→ **TO DO**
Reproduce exactly the section that begins at the line containing "for make in" and ends at the line containing "# CAD's own", both lines included; omit all other lines.

→ **INFORMATION SHOWN**
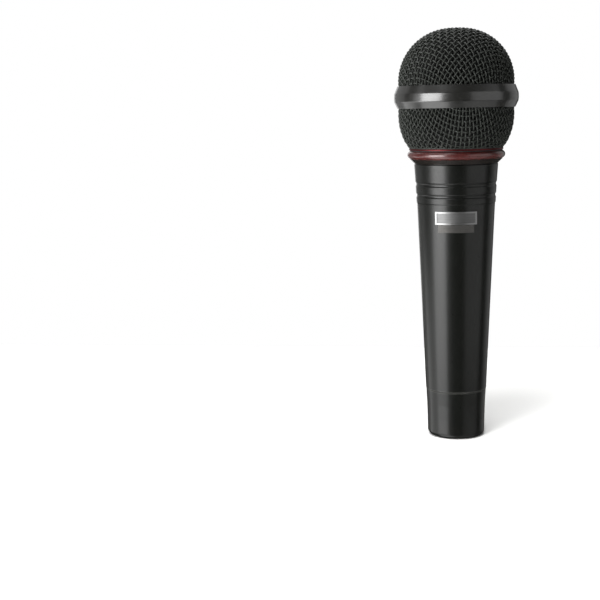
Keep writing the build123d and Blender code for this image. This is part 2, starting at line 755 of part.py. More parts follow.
def diaphragm_dome():
    """Thin round cap over the coil, with a flat flange glued to the surround."""
    base = DIAPHRAGM_Z + FILM
    inner_radius = (COIL_INNER_RADIUS**2 + DIAPHRAGM_RISE**2) / (2 * DIAPHRAGM_RISE)
    outer_radius = inner_radius + FILM
    centre = (0.0, base + DIAPHRAGM_RISE - inner_radius)
    under = arc(centre, inner_radius, 0, tilt_at(centre, inner_radius, base))
    over = arc(centre, outer_radius, tilt_at(centre, outer_radius, base + FILM), 0)
    flange = Polyline(
        under @ 1,
        at(SURROUND_INNER_RADIUS, base),
        at(SURROUND_INNER_RADIUS, base + FILM),
        over @ 0,
    )
    return turned(under, flange, over, Line(over @ 1, under @ 0))


def diaphragm_clamp():
    """Ring over the diaphragm's edge, undercut so that the edge can rise by its travel."""
    inner = SURROUND_OUTER_RADIUS + 0.1
    room_top = DIAPHRAGM_Z + FILM + DIAPHRAGM_TRAVEL + 0.05
    ring = tube(inner, CAPSULE_BORE - PLAY, DIAPHRAGM_Z, CLAMP_TOP_Z)
    room = tube(inner - 0.1, SURROUND_RIM_RADIUS + 0.05, DIAPHRAGM_Z - 0.1, room_top)
    return ring - room


# ---- Switch ----
def switch_plate():
    """Cover plate with the knob's slot and two countersunk holes."""
    plate = rounded_slab(PLATE_WIDTH, PLATE_LENGTH, -PLATE_THICKNESS, 0, PLATE_CORNER)
    plate -= rounded_slab(STEM_SLOT_WIDTH, STEM_SLOT_LENGTH, -PLATE_THICKNESS, 0, 0.8)
    sink = Cone(
        PLATE_SCREW_RADIUS, PLATE_SCREW_HEAD + 0.15, PLATE_THICKNESS, align=BOTTOM_UP
    )
    for cut in at_plate_screws(Pos(0, 0, -PLATE_THICKNESS) * sink):
        plate -= cut
    return on_switch_face(plate)


def switch_screws():
    """Two countersunk cross-head screws that hold the switch plate."""
    shank_radius = PLATE_SCREW_RADIUS - PLAY
    head_height = PLATE_THICKNESS - 0.1
    recess_length = 2.2
    recess_width = 0.5
    head = Cone(shank_radius, PLATE_SCREW_HEAD, head_height, align=BOTTOM_UP)
    screw = Pos(0, 0, -head_height) * head
    screw += disc(shank_radius, -PAD_DEPTH - 0.4, -head_height)
    screw -= Box(recess_length, recess_width, 1.0) + Box(recess_width, recess_length, 1.0)
    return Compound([on_switch_face(placed) for placed in at_plate_screws(screw)])


def switch_body():
    """Slide switch behind the plate, with a channel for the knob's stem and four tags."""
    top = -PLATE_THICKNESS
    bottom = top - SWITCH_DEPTH
    channel_depth = 2.4
    body = slab(SWITCH_WIDTH, SWITCH_LENGTH, bottom, top)
    body -= slab(STEM_SLOT_WIDTH, STEM_SLOT_LENGTH, top - channel_depth, 0)
    tag = slab(1.6, 0.5, bottom - SWITCH_TAG_LENGTH, bottom)
    for side in (-1, 1):
        for end in (-1, 1):
            body += Pos(side * SWITCH_TAG_X, end * SWITCH_TAG_Y, 0) * tag
    return on_switch_face(body)


def switch_knob():
    """Ribbed thumb slider, in its off place, with a stem that reaches into the switch."""
    rest = -SWITCH_TRAVEL / 2
    rib_pitch = 1.3
    groove_width = 0.5
    groove_depth = 0.35
    stem_low = -PLATE_THICKNESS - 2.0
    knob = rounded_slab(KNOB_WIDTH, KNOB_LENGTH, KNOB_GAP, KNOB_HEIGHT, 1.0)
    knob = chamfer(knob.faces().sort_by(Axis.Z)[-1].edges(), 0.45)
    groove = slab(2 * KNOB_WIDTH, groove_width, KNOB_HEIGHT - groove_depth, 2 * KNOB_HEIGHT)
    for step in range(-2, 3):
        knob -= Pos(0, step * rib_pitch, 0) * groove
    knob += slab(STEM_WIDTH, STEM_LENGTH, stem_low, KNOB_GAP + 0.5)
    return on_switch_face(Pos(0, rest, 0) * knob)


# ---- Badge ----
def grip_skin(width, low, high, inner_offset, outer_offset):
    """A patch of skin on the front of the grip, between two offsets from its surface."""
    window = slab(width, 2 * BALL_RADIUS, low, high)
    below = low - 1
    above = high + 1
    skin = turned_points(
        (grip_radius(below) + inner_offset, below),
        (grip_radius(below) + outer_offset, below),
        (grip_radius(above) + outer_offset, above),
        (grip_radius(above) + inner_offset, above),
    )
    return skin & (Pos(0, -BALL_RADIUS, 0) * window)


def badge_plate():
    """Plain name plate: a thin base with a raised border, no lettering."""
    base = grip_skin(BADGE_WIDTH, BADGE_LOW_Z, BADGE_HIGH_Z, 0, BADGE_BASE)
    frame = grip_skin(BADGE_WIDTH, BADGE_LOW_Z, BADGE_HIGH_Z, 0, BADGE_FRAME)
    opening = grip_skin(
        BADGE_WIDTH - 2 * BADGE_BORDER,
        BADGE_LOW_Z + BADGE_BORDER,
        BADGE_HIGH_Z - BADGE_BORDER,
        -1,
        2 * BADGE_FRAME,
    )
    return base + (frame - opening)


def badge_strip():
    return grip_skin(STRIP_WIDTH, STRIP_LOW_Z, BADGE_LOW_Z - STRIP_GAP, 0, BADGE_BASE)


# ---- Leads inside the handle ----
def lead(route, bend):
    """A round wire along straight runs joined by tangent arcs."""
    path = FilletPolyline(*route, radius=bend)
    return sweep((path ^ 0) * Circle(LEAD_RADIUS), path)


def switch_tag_tip(side, end):
    """Where a lead meets the free tip of one of the switch's tags."""
    depth = -PLATE_THICKNESS - SWITCH_DEPTH - SWITCH_TAG_LENGTH
    tag = Pos(side * SWITCH_TAG_X, end * SWITCH_TAG_Y, depth)
    return on_switch_face(tag).position - Vector(0, LEAD_RADIUS, 0)


def down(distance):
    return Vector(0, 0, -distance)


def capsule_leads():
    """Two leads from the capsule's tags down to the upper tags of the switch."""
    leads = []
    for side in (-1, 1):
        tag = Vector(side * TAG_SPACING / 2, 0, TAG_LOW_Z)
        tip = switch_tag_tip(-side, 1)
        leads.append(lead([tag, tag + down(6), tip - down(5), tip], 3.0))
    return Compound(leads)


def output_leads():
    """Two leads from the lower tags of the switch down to the connector's rear pins."""
    leads = []
    for side, place in zip((1, -1), at_pins(Pos(0, 0, PIN_TAIL_Z))):
        tip = switch_tag_tip(side, -1)
        pin = place.position
        waist = Vector(pin.X, 1.0, halfway(pin.Z, tip.Z))
        leads.append(lead([tip, tip + down(6), waist, pin - down(10), pin], 4.0))
    return Compound(leads)


PARTS = [
    handle_shell,
    neck_insert,
    tail_sleeve,
    insert_screw,
    connector_shell,
    connector_insulator,
    contact_pins,
    badge_plate,
    badge_strip,
    switch_plate,
    switch_screws,
    switch_body,
    switch_knob,
    shock_mount,
    capsule_shell,
    capsule_baffle,
    capsule_cap,
    acoustic_screen,
    rear_felt,
    terminal_board,
    terminal_tags,
    magnet_yoke,
    magnet,
    pole_plate,
    voice_coil,
    diaphragm_dome,
    diaphragm_surround,
    diaphragm_clamp,
    capsule_leads,
    output_leads,
    accent_ring,
    neck_gasket,
    grille_collar,
    mesh_bowl,
    mesh_dome,
    equator_band,
    band_inner_hoop,
    foam_dome,
    foam_bowl,
]

os.makedirs("parts", exist_ok=True)
for make in PARTS:
    node = make()
    node.label = make.__name__
    export_step(node, f"parts/{make.__name__}.step")
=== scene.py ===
import json
import math

import bpy
import numpy as np
from mathutils import Matrix, Vector, noise


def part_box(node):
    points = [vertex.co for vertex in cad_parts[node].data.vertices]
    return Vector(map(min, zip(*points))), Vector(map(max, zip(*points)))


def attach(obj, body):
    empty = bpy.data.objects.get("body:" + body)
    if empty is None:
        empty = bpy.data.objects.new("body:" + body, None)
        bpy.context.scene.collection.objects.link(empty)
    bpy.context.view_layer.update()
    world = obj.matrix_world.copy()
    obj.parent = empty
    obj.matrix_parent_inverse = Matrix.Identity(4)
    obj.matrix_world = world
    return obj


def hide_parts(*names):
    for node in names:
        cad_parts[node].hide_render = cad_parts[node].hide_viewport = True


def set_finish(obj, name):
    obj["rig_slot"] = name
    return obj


# The looks of a hand-held karaoke microphone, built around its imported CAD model. Metres, the
# CAD's own frame: +Z up the axis, the badge towards -Y, the on/off switch towards +Y.

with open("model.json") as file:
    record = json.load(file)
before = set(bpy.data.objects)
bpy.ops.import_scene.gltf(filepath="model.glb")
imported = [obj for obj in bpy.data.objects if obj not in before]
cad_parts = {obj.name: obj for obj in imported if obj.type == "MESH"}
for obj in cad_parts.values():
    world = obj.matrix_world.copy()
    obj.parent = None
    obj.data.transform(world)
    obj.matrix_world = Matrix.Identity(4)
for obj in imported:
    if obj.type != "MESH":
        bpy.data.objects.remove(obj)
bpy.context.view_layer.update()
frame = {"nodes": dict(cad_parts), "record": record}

MM = 0.001
NODES = frame["nodes"]

# ---- Shape of the grille ball, as in the CAD ----
BALL_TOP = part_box("mesh_dome")[1].z
BALL_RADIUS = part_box("mesh_dome")[1].x
BALL_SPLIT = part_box("mesh_dome")[0].z  # where the two halves of the ball meet
BOWL_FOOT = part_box("mesh_bowl")[0].z
CROWN_RADIUS = 44.8 * MM
SHOULDER_RADIUS = 22.85 * MM
BOWL_ARC_RADIUS = 25.5 * MM
BOWL_ARC_HEIGHT = 143.5 * MM
QUARTER = math.pi / 2

# ---- Other places on the CAD model ----
SEAM_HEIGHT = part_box("handle_shell")[0].z  # joint between the handle and the tail sleeve
SEAM_RADIUS = 13.5 * MM
GRIP_TAPER = 0.04329  # radius gained per height
RING_SKIRT_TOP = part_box("accent_ring")[1].z - 3.4 * MM  # line between its bead and its skirt

# ---- Woven wire ----
WIRE_PITCH = 2.25 * MM  # in the flat mesh, before pressing
WIRE_RADIUS = 0.33 * MM
WIRE_SIDES = 10
STEPS_PER_CELL = 6
WIRE_WANDER = 0.05 * MM  # how far a wire strays sideways
WANDER_LENGTH = 9 * MM
EDGE_CRIMP = 0.3  # share of the weave's depth left at the edges of the mesh
DOME_TURN = math.radians(-45)  # how the square mesh lies round the axis
BOWL_TURN = math.radians(-80)
HEM_HEIGHT = 4.0 * MM  # pressed edge under the band
HEM_THICKNESS = 0.5 * MM
HEM_SEGMENTS = 128
FOOT_HEM_HEIGHT = 0.9 * MM

# ---- Foam behind the wire ----
FOAM_SKIN = 3.7 * MM  # from the ball's outside to the foam's inner face
FOAM_GAP = 0.1 * MM
FOAM_STEP = 0.5 * MM
FOAM_CELL = 0.9 * MM
FOAM_ROUGHNESS = 0.22 * MM
FOAM_WAVE = 6 * MM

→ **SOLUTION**
for make in PARTS:
    node = make()
    node.label = make.__name__
    export_step(node, f"parts/{make.__name__}.step")
=== scene.py ===
import json
import math

import bpy
import numpy as np
from mathutils import Matrix, Vector, noise


def part_box(node):
    points = [vertex.co for vertex in cad_parts[node].data.vertices]
    return Vector(map(min, zip(*points))), Vector(map(max, zip(*points)))


def attach(obj, body):
    empty = bpy.data.objects.get("body:" + body)
    if empty is None:
        empty = bpy.data.objects.new("body:" + body, None)
        bpy.context.scene.collection.objects.link(empty)
    bpy.context.view_layer.update()
    world = obj.matrix_world.copy()
    obj.parent = empty
    obj.matrix_parent_inverse = Matrix.Identity(4)
    obj.matrix_world = world
    return obj


def hide_parts(*names):
    for node in names:
        cad_parts[node].hide_render = cad_parts[node].hide_viewport = True


def set_finish(obj, name):
    obj["rig_slot"] = name
    return obj


# The looks of a hand-held karaoke microphone, built around its imported CAD model. Metres, the
# CAD's own frame: +Z up the axis, the badge towards -Y, the on/off switch towards +Y.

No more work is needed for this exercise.